Generally speaking, Disney -- the paragon of "kid appropriate" -- doesn't include things that it thinks will scar little kids, such as scars. Ever notice how the only characters in Disney films that maintain serious injuries throughout a flick are the bad guys?
  • Ex: Scar has a scar for all of Lion King.
  • Ex: Dorie's scars from the jelly fish attack only last on scene in Finding Nemo.
  • Ex: Mulan. Every good guy in the movie gets seriously beat up on. Does it show? Nope. They bruise once then are magically restored. They can even regrow teeth.
  • Exception: In Finding Nemo, Nemo has a bad fin, as does Gill. However, these aspects define the characters. They are not incidental aspects. They are essential aspects.
  • Exception: The Hunchback of Notre Dame has a hunchbacked MC. On the other hand, that's the primary thing we learn about his character, and he still loses the girl to an abled, and ridiculously good looking (read: Disney ideal) supporting male.
Disney believes that showing an injury lasting an entire film will be damaging to kids, so they generally remove indications of such things after one scene. However, this means that kids are rarely shown characters, especially ones in prominent roles, who are not fully abled.

If 18-20% of Americans are disabled, that would suggest that most kids, if they aren't disabled themselves, know or are related to a person with a disability. So would it really be traumatizing to see a disabled character in a book or movie treated the same as the other characters?

My previous works have not included a large number of disabled characters; however, I do have on character in my head with a disability, and her day will come.

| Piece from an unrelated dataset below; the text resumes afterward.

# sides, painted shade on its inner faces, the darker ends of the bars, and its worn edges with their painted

Disabilities are a fact of life, even in modern times, and I think it might be nice if books and movies written for kids reflected that.

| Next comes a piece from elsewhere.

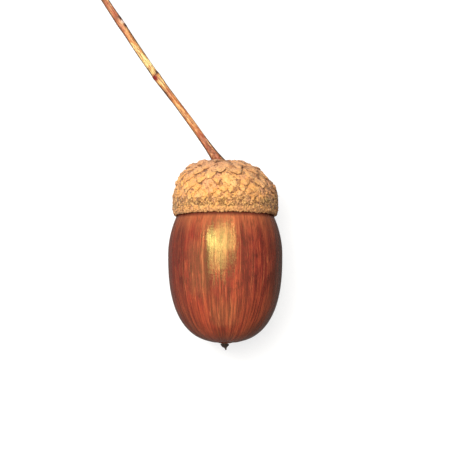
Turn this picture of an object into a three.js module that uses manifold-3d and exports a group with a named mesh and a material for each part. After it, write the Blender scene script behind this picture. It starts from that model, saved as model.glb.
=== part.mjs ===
// An English oak acorn with its stalk, lying on its side as it comes to rest on a table.
//
// Lengths are millimetres. +Z is up, +Y runs from the nut's tip towards the stalk, and the origin is the centre of the
// small flat spot on which the nut rests.
//
// The nut, its style tip and the cap are turned about the acorn's own axis. That axis is the Y axis of the acorn
// group, with y = 0 at the nut's widest ring, and the group leans a little, because the acorn rests on the nut's belly
// and on the rim of the cap. The stalk is set out in the table's frame, because its free end rests on the table.

import * as THREE from "three";
import { mergeVertices } from "three/addons/utils/BufferGeometryUtils.js";
import Module from "manifold-3d";

const QUARTER_TURN = Math.PI / 2;
const GAP = 0.25; // clearance left between pieces that touch

// Nut: a smooth, blunt barrel
const NUT_RADIUS = 9.0;
const NUT_TIP_LENGTH = 14.0; // from the widest ring to the pole at the tip
const NUT_BASE_LENGTH = 12.3; // from the widest ring to the pole inside the cap
const NUT_TIP_FULLNESS = 2.55; // exponent of the outline: 2 is an ellipse, and more is fuller
const NUT_BASE_FULLNESS = 1.86;
const NUT_STEPS = 13; // outline steps on each side of the widest ring
const NUT_SIDES = 56;

// Rest pose: the plane of the table meets the cap's rim and takes a thin slice off the nut's belly
const LEAN = THREE.MathUtils.degToRad(3.5); // the cap's end lies lower
const REST_FLAT_DEPTH = 0.1;

// Style tip: the flower's withered style, left on the nut's pole
const STYLE_RADIUS = 0.63;
const STYLE_LENGTH = 1.05;
const STYLE_BEND = 0.2; // how far its point leans to one side
const STYLE_SIDES = 10;

// Cap: a cup of scales around the nut's base, with a dimple where the stalk stands
const CAP_RADIUS = 8.3; // between the valleys and the tips of the scales
const CAP_WIDEST = 7.2; // height of the cap's widest ring
const CAP_RIM = 6.0; // height of the rim
const CAP_DOME = 7.6; // height of the dome above the widest ring
const CAP_FULLNESS = 2.2;
const CREST_RADIUS = 2.4; // the ring of scales round the dimple
const DIMPLE_RADIUS = 1.9;
const DIMPLE_DEPTH = 0.6;
const SCALES_ROUND = 26; // scales in each ring
const SCALE_RINGS = 11;
const RING_CROWDING = 1.25; // above 1, the rings lie closer together near the rim
const SCALE_RELIEF = 0.15;
const VALLEY_SHARE = 0.6; // depth of the valleys beside the tips, as a share of the relief
const BOWL_STEPS = 7;
const LIP_STEPS = 4;

// Stalk: woody, nearly straight, flared at the cap and knobbed at its free end
const STALK_SIDES = 10;
const STALK_STEPS = 52;
const STALK_RADIUS = 0.53;
const ROOT_RADIUS = 0.98;
const ROOT_FLARE = 0.07; // share of the length over which the flare dies away
const ROOT_SINK = 0.7; // how far the stalk runs on below its footing before it is cut off flat
const END_KNOB_RADIUS = 0.78;
const END_HEIGHT = 0.64; // of the free end's centre above the table
const KNOB_SPREAD = 0.025;
const SCAR_SWELLING = 0.11; // how far the stalk thickens at a scar
const SCAR_SPREAD = 0.012;
const SCARS = [0.449, 0.702]; // where undeveloped flowers fell off, as shares of the length

// A point on a quarter of a superellipse, (r / radius)^n + (y / height)^n = 1: at angle 0 it is on the widest ring,
// and at a quarter turn it is on the pole.
function outlinePoint(radius, height, fullness, angle) {
  return new THREE.Vector2(
    radius * Math.cos(angle) ** (2 / fullness),
    height * Math.sin(angle) ** (2 / fullness),
  );
}

// The nut's outline from the pole at its tip to the pole at its base.
function nutOutline() {
  const points = [];
  for (let step = -NUT_STEPS; step <= NUT_STEPS; step++) {
    const angle = (Math.abs(step) / NUT_STEPS) * QUARTER_TURN;
    points.push(
      step < 0
        ? outlinePoint(NUT_RADIUS, NUT_TIP_LENGTH, NUT_TIP_FULLNESS, angle).multiply(new THREE.Vector2(1, -1))
        : outlinePoint(NUT_RADIUS, NUT_BASE_LENGTH, NUT_BASE_FULLNESS, angle),
    );
  }
  return points;
}

// The height of the nut's axis above the lowest point of its leaning outline, and that point.
function lowestOf(outline) {
  let lowest = { drop: 0, point: null };
  for (const point of outline) {
    const drop = point.x * Math.cos(LEAN) + point.y * Math.sin(LEAN);
    if (drop > lowest.drop) lowest = { drop, point };
  }
  return lowest;
}

// The group that lays the acorn down: it leans the axis, and puts the flat spot's centre at the origin.
function lyingGroup() {
  const fineOutline = Array.from({ length: 400 }, (_, i) =>
    outlinePoint(NUT_RADIUS, NUT_BASE_LENGTH, NUT_BASE_FULLNESS, (i / 400) * QUARTER_TURN),
  );
  const { drop, point } = lowestOf(fineOutline);
  const group = new THREE.Group();
  group.name = "acorn";
  group.rotation.x = -LEAN;
  group.position.set(
    0,
    point.x * Math.sin(LEAN) - point.y * Math.cos(LEAN),
    drop - REST_FLAT_DEPTH,
  );
  group.updateMatrixWorld(true);
  return group;
}

// Everything below a level of a group's own frame, up to a depth that no piece reaches.
function slabBelow(level, depth) {
  const width = 4 * NUT_TIP_LENGTH;
  return new THREE.BoxGeometry(width, depth, width).translate(0, level - depth / 2, 0);
}

// A closed mesh as a manifold-3d solid.
function solidOf(wasm, geometry) {
  const bare = geometry.clone();
  bare.deleteAttribute("normal");
  bare.deleteAttribute("uv");
  const merged = mergeVertices(bare, 1e-4);
  return new wasm.Manifold(
    new wasm.Mesh({
      numProp: 3,
      vertProperties: merged.attributes.position.array,
      triVerts: new Uint32Array(merged.index.array),
    }),
  );
}

// A manifold-3d solid as a geometry.
function geometryOf(solid) {
  const { vertProperties, triVerts } = solid.getMesh();
  const geometry = new THREE.BufferGeometry()
    .setAttribute("position", new THREE.BufferAttribute(vertProperties, 3))
    .setIndex(new THREE.BufferAttribute(triVerts, 1));
  geometry.computeVertexNormals();
  return geometry;
}

// The nut: its outline turned about the axis, less what lies under the table's plane.
function nutGeometry(wasm, group) {
  const turned = new THREE.LatheGeometry(nutOutline(), NUT_SIDES);
  const table = slabBelow(0, NUT_RADIUS)
    .rotateX(QUARTER_TURN)
    .applyMatrix4(group.matrixWorld.clone().invert());
  return geometryOf(solidOf(wasm, turned).subtract(solidOf(wasm, table)));
}

// The style tip: a small cone, widest where it stands on the nut, with its point bent to one side.
function styleTipGeometry() {
  const outline = [
    new THREE.Vector2(0, -STYLE_LENGTH),
    new THREE.Vector2(0.2 * STYLE_RADIUS, -0.96 * STYLE_LENGTH),
    new THREE.Vector2(0.42 * STYLE_RADIUS, -0.62 * STYLE_LENGTH),
    new THREE.Vector2(STYLE_RADIUS, -0.2 * STYLE_LENGTH),
    new THREE.Vector2(0.92 * STYLE_RADIUS, 0),
    new THREE.Vector2(0, 0),
  ];
  const geometry = new THREE.LatheGeometry(outline, STYLE_SIDES);
  const position = geometry.attributes.position;
  for (let i = 0; i < position.count; i++) {
    const down = -position.getY(i) / STYLE_LENGTH;
    position.setX(i, position.getX(i) + STYLE_BEND * down ** 2);
  }
  return geometry;
}

// The inside of the cap: the nut's own outline grown by the gap, from its pole down to the rim.
function bowlOutline() {
  const radius = NUT_RADIUS + GAP;
  const height = NUT_BASE_LENGTH + GAP;
  const rimAngle = Math.asin((CAP_RIM / height) ** (NUT_BASE_FULLNESS / 2));
  return Array.from({ length: BOWL_STEPS + 1 }, (_, i) =>
    outlinePoint(
      radius,
      height,
      NUT_BASE_FULLNESS,
      QUARTER_TURN + (i / BOWL_STEPS) * (rimAngle - QUARTER_TURN),
    ),
  );
}

// The rounded lip, from just outside the bowl's edge to just under the cap's widest ring.
function lipOutline() {
  return Array.from({ length: LIP_STEPS }, (_, i) => {
    const angle = (i / LIP_STEPS) * QUARTER_TURN;
    const lipWidth = 0.3;
    return new THREE.Vector2(
      CAP_RADIUS - lipWidth + lipWidth * Math.sin(angle),
      CAP_WIDEST - (CAP_WIDEST - CAP_RIM) * Math.cos(angle),
    );
  });
}

// The outside of the cap from its widest ring to the crest round the dimple: two rows of points to each ring of
// scales.
function domeOutline() {
  const rows = 2 * SCALE_RINGS;
  const crestAngle = Math.acos((CREST_RADIUS / CAP_RADIUS) ** (CAP_FULLNESS / 2));
  return Array.from({ length: rows + 1 }, (_, row) =>
    outlinePoint(
      CAP_RADIUS,
      CAP_DOME,
      CAP_FULLNESS,
      (row / rows) ** RING_CROWDING * crestAngle,
    ).add(new THREE.Vector2(0, CAP_WIDEST)),
  );
}

// How far the scales stand out of the dome at one of its points. Every second row holds the tips, and each ring of
// tips is set half a scale round from the last one.
function scaleRelief(row, side) {
  if (row <= 0 || row % 2 === 0) return 0;
  const ring = (row - 1) / 2;
  return (side + ring) % 2 === 0 ? SCALE_RELIEF : -VALLEY_SHARE * SCALE_RELIEF;
}

// The cap: bowl, lip, dome and dimple turned about the axis, then the dome raised into scales.
function capGeometry() {
  const bowl = bowlOutline();
  const lip = lipOutline();
  const dome = domeOutline();
  const crest = dome.at(-1);
  const dimple = [
    new THREE.Vector2(DIMPLE_RADIUS, crest.y - 0.8 * DIMPLE_DEPTH),
    new THREE.Vector2(0.7 * DIMPLE_RADIUS, crest.y - DIMPLE_DEPTH),
    new THREE.Vector2(0, crest.y - DIMPLE_DEPTH),
  ];
  const outline = [...bowl, ...lip, ...dome, ...dimple];
  const firstDomePoint = bowl.length + lip.length;
  const geometry = new THREE.LatheGeometry(outline, 2 * SCALES_ROUND);
  const position = geometry.attributes.position;
  const point = new THREE.Vector3();
  for (let i = 0; i < position.count; i++) {
    const side = Math.floor(i / outline.length);
    const row = (i % outline.length) - firstDomePoint;
    if (row < 0 || row >= dome.length) continue;
    const relief = scaleRelief(row, side);
    point.fromBufferAttribute(position, i);
    const outward = new THREE.Vector3(point.x, point.y - CAP_WIDEST, point.z).normalize();
    point.addScaledVector(outward, relief);
    position.setXYZ(i, point.x, point.y, point.z);
  }
  return geometry;
}

// The stalk's centre line on the table's frame, from just below the dimple's floor to its free end on the table.
function stalkLine(group) {
  const root = new THREE.Vector3(-0.15, capFloor() - ROOT_SINK, 0).applyMatrix4(group.matrixWorld);
  return new THREE.CatmullRomCurve3([
    root,
    new THREE.Vector3(-2.95, 17.25, 7.2),
    new THREE.Vector3(-5.7, 21.15, 6.4),
    new THREE.Vector3(-11.5, 29, 4.9),
    new THREE.Vector3(-16.9, 37, 3.3),
    new THREE.Vector3(-24, 48, END_HEIGHT),
  ]);
}

// The height of the dimple's floor on the acorn's axis.
function capFloor() {
  return domeOutline().at(-1).y - DIMPLE_DEPTH;
}

// A bump of height 1 centred on a share of the length, which dies away over the spread.
function bump(along, centre, spread) {
  return Math.exp(-(((along - centre) / spread) ** 2));
}

// The stalk's radius at a share of its length.
function stalkRadius(along) {
  const flare = (ROOT_RADIUS - STALK_RADIUS) * Math.exp(-along / ROOT_FLARE);
  const knob = (END_KNOB_RADIUS - STALK_RADIUS) * bump(along, 0.975, KNOB_SPREAD);
  const scars = SCARS.reduce((sum, scar) => sum + SCAR_SWELLING * bump(along, scar, SCAR_SPREAD), 0);
  return STALK_RADIUS + flare + knob + scars;
}

// The stalk: turned straight along Y, bent so that its axis follows the centre line, then cut off flat a little above
// the dimple's floor.
function stalkGeometry(wasm, group) {
  const line = stalkLine(group);
  const outline = [new THREE.Vector2(0, 0)];
  for (let step = 0; step <= STALK_STEPS; step++) {
    const along = step / STALK_STEPS;
    outline.push(new THREE.Vector2(stalkRadius(along), along));
  }
  outline.push(new THREE.Vector2(0, 1));
  const geometry = new THREE.LatheGeometry(outline, STALK_SIDES);
  const position = geometry.attributes.position;
  const up = new THREE.Vector3(0, 0, 1);
  for (let i = 0; i < position.count; i++) {
    const along = position.getY(i);
    const centre = line.getPointAt(along);
    const tangent = line.getTangentAt(along);
    const side = tangent.clone().cross(up).normalize();
    const above = side.clone().cross(tangent);
    centre.addScaledVector(side, position.getX(i)).addScaledVector(above, position.getZ(i));
    position.setXYZ(i, centre.x, centre.y, centre.z);
  }
  const socket = slabBelow(capFloor() + GAP, NUT_RADIUS).applyMatrix4(group.matrixWorld);
  return geometryOf(solidOf(wasm, geometry).subtract(solidOf(wasm, socket)));
}

// A named mesh with its own material.
function piece(name, geometry, color, roughness) {
  const mesh = new THREE.Mesh(
    geometry,
    new THREE.MeshStandardMaterial({ color, roughness, metalness: 0 }),
  );
  mesh.name = name;
  return mesh;
}

async function buildAcorn() {
  const wasm = await Module();
  wasm.setup();
  const acorn = lyingGroup();

  const nut = piece("nut", nutGeometry(wasm, acorn), 0x9c4a2a, 0.3);
  const cap = piece("cap", capGeometry(), 0xd39c62, 0.9);
  const styleTip = piece("style_tip", styleTipGeometry(), 0x33241b, 0.85);
  styleTip.position.y = -(NUT_TIP_LENGTH + GAP);
  acorn.add(nut, cap, styleTip);

  const stalk = piece("stalk", stalkGeometry(wasm, acorn), 0xb5713f, 0.6);
  const model = new THREE.Group();
  model.add(acorn, stalk);
  return model;
}

export default await buildAcorn();
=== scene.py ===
"""A ripe oak acorn with its stalk, lying on its side on a pale table.

The acorn is made of four pieces: the nut, the withered style on the nut's tip, the cap of scales and the
stalk. Each is one surface, or one family of surfaces, worked out with numpy. Sizes are millimetres. The nut,
the style and the cap are drawn about the acorn's own axis, with y = 0 at the nut's widest ring and +y towards
the stalk, and `Seat` lays them down in the table's frame. Meshes are metres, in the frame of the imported
model.
"""

import logging
import math
from collections.abc import Sequence
from dataclasses import dataclass, field, fields
from enum import Enum

import bpy
import numpy as np
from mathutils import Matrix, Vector
from numpy.typing import NDArray


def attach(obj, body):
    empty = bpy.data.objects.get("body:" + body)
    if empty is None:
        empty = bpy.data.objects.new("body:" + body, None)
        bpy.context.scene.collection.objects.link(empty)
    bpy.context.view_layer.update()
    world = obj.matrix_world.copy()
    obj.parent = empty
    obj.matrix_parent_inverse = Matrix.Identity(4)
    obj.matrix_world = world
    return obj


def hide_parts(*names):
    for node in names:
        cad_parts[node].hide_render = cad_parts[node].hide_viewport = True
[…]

What do you think? How do you feel about disabled characters in books and movies for kids? Have you ever written a disabled character?

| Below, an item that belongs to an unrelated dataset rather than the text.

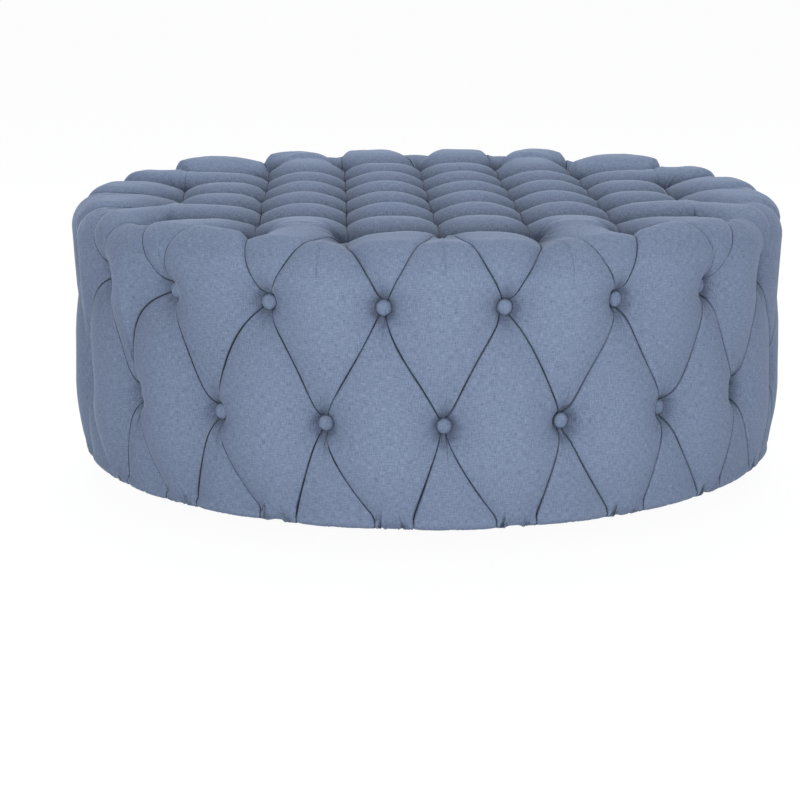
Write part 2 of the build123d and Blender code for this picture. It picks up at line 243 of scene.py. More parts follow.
def to_border(xy, near):
    """A place on the top, as a place on the border near this way round."""
    radius = np.hypot(xy[:, 0], xy[:, 1])
    way_round = np.arctan2(xy[:, 0], -xy[:, 1]) * outer_radius
    way_round = way_round + np.round((near - way_round) / whole_round) * whole_round
    return np.stack([way_round, way_at_radius(radius)], 1)


# %% [markdown]
# ## How a pleat runs
#
# A pleat is made once and shared by the puffs on both its sides. It has a
# place on the cover, a depth that falls steeply to the buttons at its ends,
# and a slit between the two folds. No two pleats are quite alike: each bows and
# sways a little, and on one side of the table the cover hangs looser.

# %% Sizes of the pleats
chance = np.random.RandomState(11)
spacing = 4.6
crowding = 0.45
button_reach = 9.0
funnel_reach = {"top": 5.5, "wall": 10.0, "rim": 22.0, "smooth": 7.0}
node_depth = {"top": 37.5, "wall": 34.0}
pleat_depth = {
    "column": 17.0,
    "row": 33.0,
    "smooth": 1.5,
    "rim": 11.0,
    "crest": 6.0,
    "deep_crest": 16.0,
    "wall": 11.5,
    "tuck": 9.0,
}
hem_depth = 1.5
mark_gap = 1.5
gap_depth = {"top": 5.0, "border": 9.0}
smooth_gap = 0.4
opening_length = 12
slit_sizes = {"top": (1.0, 1.6), "border": (1.6, 2.3)}
lap_sizes = (0.1, 0.7)
bow_and_sway = {"top": (2, 1), "wall": (6, 2.5), "rim": (3, 2)}
loose_turn, loose_width = 313.0, 26.0
loose_bow, loose_slit, loose_depth = 32.0, 2.6, 5.0
pleats = {}


def spread(length):
    """Shares along a pleat, closer together at the buttons."""
    count = max(int(round(length / spacing)), 4)
    u = np.linspace(0, 1, count + 1)
    return u - crowding * np.sin(2 * np.pi * u) / (2 * np.pi)


def fall(along, length, middle, first, final, reach, far_reach):
    """Depth of a pleat: shallow in the middle, and steep down to a button at an end."""
    near = np.exp(-np.clip(along - button_reach, 0, None) / reach)
    far = np.exp(-np.clip(length - along - button_reach, 0, None) / far_reach)
    return middle + (first - middle) * near + (final - middle) * far


def looseness(way_round):
    """How loose the cover is here: one side has wider, bowed folds."""
    turn = np.degrees(way_round / outer_radius)
    return math.exp(-(((turn - loose_turn) / loose_width) ** 2))


def draw_bow(kind):
    """A random bow and sway for one pleat."""
    bow, sway = bow_and_sway[kind]
    return chance.uniform(-bow, bow), chance.uniform(-sway, sway)


def bowed(start, end, bow, sway):
    """A line from mark to mark that bows and sways a little to one side."""
    way = end - start
    share = spread(np.linalg.norm(way))[:, None]
    side = np.array([way[1], -way[0]]) / np.linalg.norm(way)
    aside = bow * np.sin(np.pi * share) + sway * np.sin(2 * np.pi * share)
    return start + way * share + side * aside


def keep(name, place, middle, first, final, reach, kind, far_reach=None):
    """Works out a pleat from its line and its depths, and keeps it."""
    along = np.concatenate([[0], np.cumsum(np.linalg.norm(np.diff(place, axis=0), axis=1))])
    depth = fall(along, along[-1], middle, first, final, reach, far_reach or reach)
    openness = 1 - np.exp(-np.minimum(along, along[-1] - along) / opening_length)
    slit = chance.uniform(*slit_sizes[kind])
    if kind == "border" and name[1][0] != "rim":
        loose = looseness(place[0][0])
        slit += loose_slit * loose
        depth = depth + loose_depth * loose * openness
    pleats[name] = {
        "place": place,
        "depth": depth,
        "gap": mark_gap + (gap_depth[kind] - mark_gap) * openness,
        "open": openness,
        "kind": kind,
        "lap": chance.uniform(*lap_sizes),
        "slit": slit,
    }
    return pleats[name]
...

** The title for this post derives from the song "Kids are Different," which is the theme song for the group Kids on the Block, a puppet troupe that teaches children about living with disabilities.


  1. Unfortunately there's become a fine line between having a disabled character who has their own strengths, and having the token disabled character who does one thing. It's like there's extra effort involved to make that character and their disability truly part of the plot instead of, "Oh, yeah, and he's blind/deaf/etc."

    I totally agree that Quest for Camelot does this to an amazing effect. Garrett's abilities (brought on by his disabilities) are essential to the plot, as well as his character's development. However, the larger the group, the less I think his abilities would have been able to shine. With 2 or 4 characters, he's still an integral part to completing the mission.

    With 8 or 9 (Artie in Glee) it's more like, here's a character who has a disability and yet isn't so different from everyone else - he's still able to find his place, to "fit in". Yes, the plot of Glee is just about as different as you can get from Quest for Camelot, but I think therin lies the differences between areas in which a person with a disability can shine, as opposed to being the token handicap.

    Best of luck with your story!

    (Not bashing on Glee at all - I love it, but just showing it as an example.)

    (Also, Hunchback technically had an original story to stick to in which, yes, Esmeralda hooked up with Phoebes. Silly Victor Hugo, you should have known better.)

  2. Honestly, I thought finding nemo was so powerful because nemo was disabled.

    God luck with your story!

  3. I would love to read more books about people with disabilities, I just don't think I have the capacity to write one myself. (Does that make sense?) I think it has to be handled carefully, and everyone is so worried about offending anyone else, that it becomes really hard to get something like that published. Maybe people out there ARE writing those stories, they just aren't on the shelves because publishers don't know how to market it?

  4. Vicki -- True, they couldn't escape Everything Hugo supplied, though they did toss some things. I gave Hunchback, the original, a read. The number of words they have for disabilites in there is insane.

    Melissa -- Thanks. :)

    Tiana -- I think you raise a fair point. There is a possibility these things are being written and not published.